The story goes that the cork from his bottle fell into the river while he was fishing. As it floated downstream he came up with the idea of a large, buoyant “fly,” and he soon made a prototype consisting of a cork with a long hook through it and two bunches of deer hair at the head. Crude though it was, it worked on the bream for which he was fishing, and he soon discovered that the voracious and highly territorial bass would go for it too. Over the next few years Ernest experimented with shaping the body, varying the size, and using feather and deer hair in different ways to refine what was proving to be a very successful fly, the flat or concave face of the design creating a popping sound on the surface that proved so attractive to the warm water predators. Friends and local fishing guides had equal success with it, and some examples of Ernest’s craftsmanship fell into the hands of writer, outdoorsman and conservationist Will H. Dilg, who was so impressed that he had a local tier make some copies and develop new models. When he wrote about the new flies in national magazines it created such a demand for these “bugs” that Ernest was virtually forced to begin commercial production in order to protect his own interests, and the E.H. Peckinpaugh Company went into business in 1920.

BOOM, BUST AND BOOM

“Peck’s Poppers” were the start of a new genre of flies that were to multiply and diversify rapidly. Many manufacturing companies sprang up in the 1920s and 1930s, selling literally hundreds of thousands of the new bugs. The creations sprouted tails and wings, fins and legs, and there was a move toward using more feather and bucktail with clipped deer hair for the heads, and giving the bugs a more streamlined profile that would cast more easily, but the essential principles remained the same.
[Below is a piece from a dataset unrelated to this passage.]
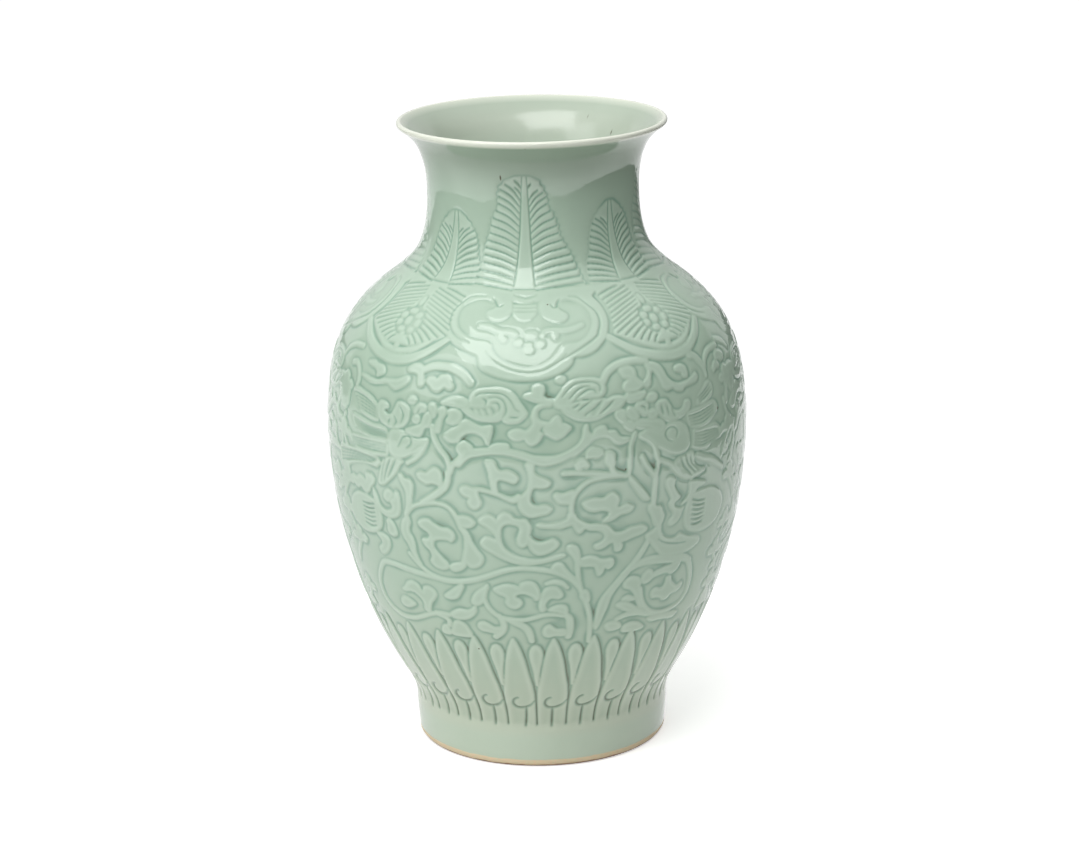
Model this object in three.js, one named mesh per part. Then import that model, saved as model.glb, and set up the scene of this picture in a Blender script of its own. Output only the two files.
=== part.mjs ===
// A celadon baluster vase: narrow foot, swelling belly, waisted neck and a mouth like a trumpet.
// Millimetres, +Z up, the axis on Z, standing on z = 0.
// It is put together as a potter does it: sections thrown one by one, then luted on each other with slip.

import * as THREE from 'three';

// Heights of the four stretches of the outline, from the table up
const FOOT_HEIGHT = 21;
const BELLY_HEIGHT = 166;
const SHOULDER_HEIGHT = 127;
const MOUTH_HEIGHT = 36;

// Outside radii
const FOOT_RADIUS = 68.2;
const FOOT_FLARE = 2.7;
const BELLY_RADIUS = 116.7;
const NECK_RADIUS = 58.2;
const MOUTH_RADIUS = 73.7;

// Clay
const BODY_WALL = 6.5;
const NECK_WALL = 5.5;
const LIP_ROUND = 1.55;
const FOOT_WALL = 7.2;
const FOOT_BEVEL = 1.4;
const BASE_RECESS = 11;
const BASE_THICKNESS = 8.4;
const LEDGE_WIDTH = 4.5;

// Slip in the joints, and the bead that it leaves on the inside
const SLIP = 0.8;
const SLIP_BEAD = 0.5;

// Heights of two joints: the waist joint above the foot, the neck joint above the widest line
const WAIST_JOINT_HEIGHT = 130;
const NECK_JOINT_HEIGHT = 90;

// Facets
const SEGMENTS = 64;
const FACET_HEIGHT = 13;
const LIP_STEPS = 9;

const BELLY_Z = FOOT_HEIGHT + BELLY_HEIGHT;
const NECK_Z = BELLY_Z + SHOULDER_HEIGHT;
const HEIGHT = NECK_Z + MOUTH_HEIGHT;
const FOOT_JOINT_Z = FOOT_HEIGHT;
const WAIST_JOINT_Z = FOOT_HEIGHT + WAIST_JOINT_HEIGHT;
const NECK_JOINT_Z = BELLY_Z + NECK_JOINT_HEIGHT;

const ANKLE_RADIUS = FOOT_RADIUS + FOOT_FLARE;
const LEDGE_RADIUS = ANKLE_RADIUS - FOOT_WALL;
const RECESS_RADIUS = LEDGE_RADIUS - LEDGE_WIDTH;
const BASE_RADIUS = LEDGE_RADIUS - SLIP;
const BASE_Z = BASE_RECESS + SLIP;
const FLOOR_Z = BASE_Z + BASE_THICKNESS;

// Where the rounded lip begins, and the middle of its rounding
const LIP_CENTRE = new THREE.Vector2(MOUTH_RADIUS - LIP_ROUND, HEIGHT - LIP_ROUND);
const LIP_START_ANGLE = THREE.MathUtils.degToRad(-50);
const LIP_START = onCircle(LIP_CENTRE, LIP_ROUND, LIP_START_ANGLE);

function onCircle(centre, radius, angle) {
  return new THREE.Vector2(centre.x + radius * Math.cos(angle), centre.y + radius * Math.sin(angle));
}

// One stretch of the outline between two driving radii. Its knots are [share of the height, share of the
// change of radius, slope in the same shares], so the stretch keeps its character at any size.
function stretch(z0, z1, r0, r1, knots) {
  return knots.map(([t, u, slope]) => ({
    z: z0 + t * (z1 - z0),
    r: r0 + u * (r1 - r0),
    slope: (slope * (r1 - r0)) / (z1 - z0),
  }));
}

const OUTLINE = [
  ...stretch(FOOT_HEIGHT, BELLY_Z, ANKLE_RADIUS, BELLY_RADIUS, [
    [0, 0, 0],
    [0.112, 0.141, 2.25],
    [0.609, 0.848, 0.83],
  ]),
  ...stretch(BELLY_Z, NECK_Z, BELLY_RADIUS, NECK_RADIUS, [
    [0, 0, 0],
    [0.118, 0.018, 0.26],
    [0.608, 0.622, 3.0],
    [0.75, 0.917, 0.91],
  ]),
  ...stretch(NECK_Z, LIP_START.y, NECK_RADIUS, LIP_START.x, [
    [0, 0, 0],
    [0.451, 0.132, 0.62],
    [0.716, 0.36, 1.29],
    [0.926, 0.778, 2.67],
    [1, 1, 2.65],
  ]),
];

// The outer radius at a height, and its slope: cubic pieces through the knots
function outlineAt(z) {
  let i = OUTLINE.length - 2;
  while (i > 0 && z < OUTLINE[i].z) {
    i -= 1;
  }
  const a = OUTLINE[i];
  const b = OUTLINE[i + 1];
  const h = b.z - a.z;
  const t = (z - a.z) / h;
  const r =
    (2 * t ** 3 - 3 * t ** 2 + 1) * a.r +
    (t ** 3 - 2 * t ** 2 + t) * h * a.slope +
    (3 * t ** 2 - 2 * t ** 3) * b.r +
    (t ** 3 - t ** 2) * h * b.slope;
  const slope =
    ((6 * t ** 2 - 6 * t) * (a.r - b.r)) / h +
    (3 * t ** 2 - 4 * t + 1) * a.slope +
    (3 * t ** 2 - 2 * t) * b.slope;
  return { r, slope };
}

// The wall thins from the body to the neck, and from there to the lip
function wallAt(z) {
  const toNeck = THREE.MathUtils.smoothstep(z, BELLY_Z, NECK_Z);
  const toLip = THREE.MathUtils.smoothstep(z, NECK_Z, LIP_START.y);
  const wall = THREE.MathUtils.lerp(BODY_WALL, NECK_WALL, toNeck);
  return THREE.MathUtils.lerp(wall, 2 * LIP_ROUND, toLip);
}

function outerPoint(z) {
  return new THREE.Vector2(outlineAt(z).r, z);
}

// Straight through the wall from the outer point at this height, by a share of the thickness
function throughWall(z, share) {
  const { r, slope } = outlineAt(z);
  const inward = new THREE.Vector2(-1, slope).normalize();
  return new THREE.Vector2(r, z).addScaledVector(inward, share * wallAt(z));
}

function steps(z0, z1, count, point) {
  return Array.from({ length: count + 1 }, (_, i) => point(z0 + (i * (z1 - z0)) / count));
}

// Heights from z0 to z1 that keep every knot of the outline, with no facet taller than FACET_HEIGHT
function heights(z0, z1) {
  const knots = OUTLINE.map((knot) => knot.z).filter((z) => z > z0 && z < z1);
  const stops = [z0, ...knots, z1];
  const climbs = knots.concat(z1).map((end, i) => {
    const count = Math.ceil((end - stops[i]) / FACET_HEIGHT);
    return steps(stops[i], end, count, (z) => z).slice(1);
  });
  return [z0, ...climbs.flat()];
}

// A closed ring turned from a profile that is listed anticlockwise in (radius, height)
function turned(profile) {
  return new THREE.LatheGeometry([...profile, profile[0]], SEGMENTS);
}

// The part of the wall between two heights, its ends cut square through the wall
function wallSection(z0, z1) {
  const levels = heights(z0, z1);
  const inside = levels.map((z) => throughWall(z, 1)).reverse();
  return turned([...levels.map(outerPoint), ...inside]);
}

// Slip pressed thin between two sections, wiped flush outside and standing in a low bead inside
function lutingRing(z) {
  const top = z + SLIP;
  const middle = z + SLIP / 2;
  const bead = 1 + SLIP_BEAD / wallAt(middle);
  return turned([
    outerPoint(z),
    outerPoint(top),
    throughWall(top, 1),
    throughWall(middle, bead),
    throughWall(z, 1),
  ]);
}

// The ring under the vase: a small bevel at each edge of its flat face, and a ledge inside for the base
function footRing() {
  const shin = THREE.MathUtils.lerp(FOOT_RADIUS, ANKLE_RADIUS, 0.78);
  return turned([
    new THREE.Vector2(FOOT_RADIUS, 0),
    new THREE.Vector2(FOOT_RADIUS + FOOT_BEVEL, 1.5 * FOOT_BEVEL),
    new THREE.Vector2(shin, FOOT_HEIGHT / 2),
    outerPoint(FOOT_JOINT_Z),
    new THREE.Vector2(LEDGE_RADIUS, FOOT_JOINT_Z),
    new THREE.Vector2(LEDGE_RADIUS, BASE_RECESS),
    new THREE.Vector2(RECESS_RADIUS, BASE_RECESS),
    new THREE.Vector2(RECESS_RADIUS, FOOT_BEVEL),
    new THREE.Vector2(RECESS_RADIUS + FOOT_BEVEL, 0),
  ]);
}

// The base lies on the ledge in its bed of slip
function baseDisc() {
  return new THREE.LatheGeometry(
    [
      new THREE.Vector2(0, BASE_Z),
      new THREE.Vector2(BASE_RADIUS, BASE_Z),
      new THREE.Vector2(BASE_RADIUS, FLOOR_Z),
      new THREE.Vector2(0, FLOOR_Z),
    ],
    SEGMENTS,
  );
}

function baseLuting() {
  return turned([
    new THREE.Vector2(RECESS_RADIUS, BASE_RECESS),
    new THREE.Vector2(LEDGE_RADIUS, BASE_RECESS),
    new THREE.Vector2(LEDGE_RADIUS, FLOOR_Z),
    new THREE.Vector2(BASE_RADIUS, FLOOR_Z),
    new THREE.Vector2(BASE_RADIUS, BASE_Z),
    new THREE.Vector2(RECESS_RADIUS, BASE_Z),
  ]);
}

// The neck and mouth end in a lip that is rounded over from the outside to the inside
function neckSection() {
  const levels = heights(NECK_JOINT_Z + SLIP, LIP_START.y);
  const rounding = steps(LIP_START_ANGLE, LIP_START_ANGLE + Math.PI, LIP_STEPS, (angle) =>
    onCircle(LIP_CENTRE, LIP_ROUND, angle),
  );
  const inside = levels.map((z) => throughWall(z, 1)).reverse();
  return turned([...levels.map(outerPoint), ...rounding.slice(1, -1), ...inside]);
}

const glaze = new THREE.MeshStandardMaterial({ color: 0xa3b5a3, roughness: 0.2, metalness: 0 });
const clay = new THREE.MeshStandardMaterial({ color: 0xd8c3a2, roughness: 0.9, metalness: 0 });

const vase = new THREE.Group();

// LatheGeometry turns about Y, so each piece is stood up on Z
function place(name, geometry, material) {
  const mesh = new THREE.Mesh(geometry, material);
  mesh.name = name;
  mesh.rotation.x = Math.PI / 2;
  vase.add(mesh);
}

place('foot_ring', footRing(), glaze);
place('base_luting', baseLuting(), clay);
place('base_disc', baseDisc(), glaze);
place('foot_luting', lutingRing(FOOT_JOINT_Z), clay);
place('lower_body', wallSection(FOOT_JOINT_Z + SLIP, WAIST_JOINT_Z), glaze);
place('waist_luting', lutingRing(WAIST_JOINT_Z), clay);
place('upper_body', wallSection(WAIST_JOINT_Z + SLIP, NECK_JOINT_Z), glaze);
place('neck_luting', lutingRing(NECK_JOINT_Z), clay);
place('neck', neckSection(), glaze);

export default vase;
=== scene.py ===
"""The looks of a celadon vase: carved clay under a thick grey-green glaze, with a bare running edge."""

import math

import bpy
import numpy as np
from mathutils import Matrix, Vector


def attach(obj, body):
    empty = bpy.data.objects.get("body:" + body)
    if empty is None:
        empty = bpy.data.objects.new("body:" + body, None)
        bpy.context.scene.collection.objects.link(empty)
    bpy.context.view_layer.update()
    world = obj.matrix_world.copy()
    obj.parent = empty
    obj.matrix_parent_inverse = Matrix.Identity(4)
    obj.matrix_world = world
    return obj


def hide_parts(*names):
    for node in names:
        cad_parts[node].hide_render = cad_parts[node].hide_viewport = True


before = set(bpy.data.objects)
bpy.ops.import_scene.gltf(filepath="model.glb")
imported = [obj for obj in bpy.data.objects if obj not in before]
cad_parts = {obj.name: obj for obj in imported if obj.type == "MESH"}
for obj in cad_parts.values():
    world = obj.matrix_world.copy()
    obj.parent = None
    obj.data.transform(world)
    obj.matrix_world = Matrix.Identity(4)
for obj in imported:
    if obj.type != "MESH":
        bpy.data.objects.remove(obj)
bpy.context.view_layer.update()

# Shapes are worked out in millimetres and written into the meshes in metres
MM = 0.001

# Where the photograph was taken from, found from the rims of the mouth and of the foot: metres and radians
CAMERA_AT = Vector((0, -1.7030, 0.6580))
LENS = 105.763
SENSOR = 36
LOOK_DOWN = 0.2778
TILT = -0.0178
TURN = 0.0009


def place_camera():
    data = bpy.data.cameras.new("photograph")
    data.lens = LENS
    data.sensor_width = SENSOR
    camera = bpy.data.objects.new("photograph", data)
    bpy.context.scene.collection.objects.link(camera)
    bpy.context.scene.camera = camera
    ahead = Vector((
        math.sin(TURN) * math.cos(LOOK_DOWN),
        math.cos(TURN) * math.cos(LOOK_DOWN),
        -math.sin(LOOK_DOWN),
    ))
    right = Vector((math.cos(TURN), -math.sin(TURN), 0))
    up = right.cross(ahead)
    across = right * math.cos(TILT) + up * math.sin(TILT)
    upright = up * math.cos(TILT) - right * math.sin(TILT)
    turned = Matrix((across, upright, -ahead)).transposed().to_4x4()
    camera.matrix_world = Matrix.Translation(CAMERA_AT) @ turned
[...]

The flat-faced poppers were joined by more bullet-shaped sliders, skippers with a steeply angled face that causes the bug to jump along the water, and darters and divers that have a jutting lower lip to pull the bug under the surface. By the 1940s Peckinpaugh and his 300-strong team of flytiers were turning out some 60 types of bass bugs and flies in various color combinations, but there was a downturn on the way. From the end of the Second World War right through the 1960s spinners and spinning rods were all the rage, and bass bugging went into decline.

It wasn’t until the 1970s that fly-fishing for bass, promoted by innovative flytiers such as Dave Whitlock (see this page [Dave’s Hopper]), creator of the Hairbug and many other deer hair flies, began to make a comeback. It is now the fastest growing area of the sport in North America, influencing fly-fishing methods for predatory fish in fresh- and saltwater around the world.

FISHING THE BUG

Poppers are particularly well suited to largemouth bass because these fish frequently feed at the surface and hunt by sound as well as by sight. Designed to represent any potential food item—from a fish to a frog, from a snake to a salamander—bass bugs are generally cast to structure that may be harboring large fish and are presented with as much splash as possible to attract attention. The fly is often left to rest for a few seconds while the ripples die away and then given a series of short, sharp strips, causing a noisy commotion on the surface as the water is thrown up by the face of the popper. Takes are typically explosive, which explains why the sport has such a following.

The size of the popper needs to be tailored to the fish (smaller bugs for smallmouth bass, for example), to the water conditions (larger poppers in rough water in order to make plenty of noise) and to the feeding style of the fish (larger poppers are more successful with more voracious fish).

Bass bugs will also take pike and, in suitable sizes, peacock bass in the Amazon, freshwater dorado and South African yellowfish, as well as saltwater species such as striped bass, yellowtail kingfish and barramundi.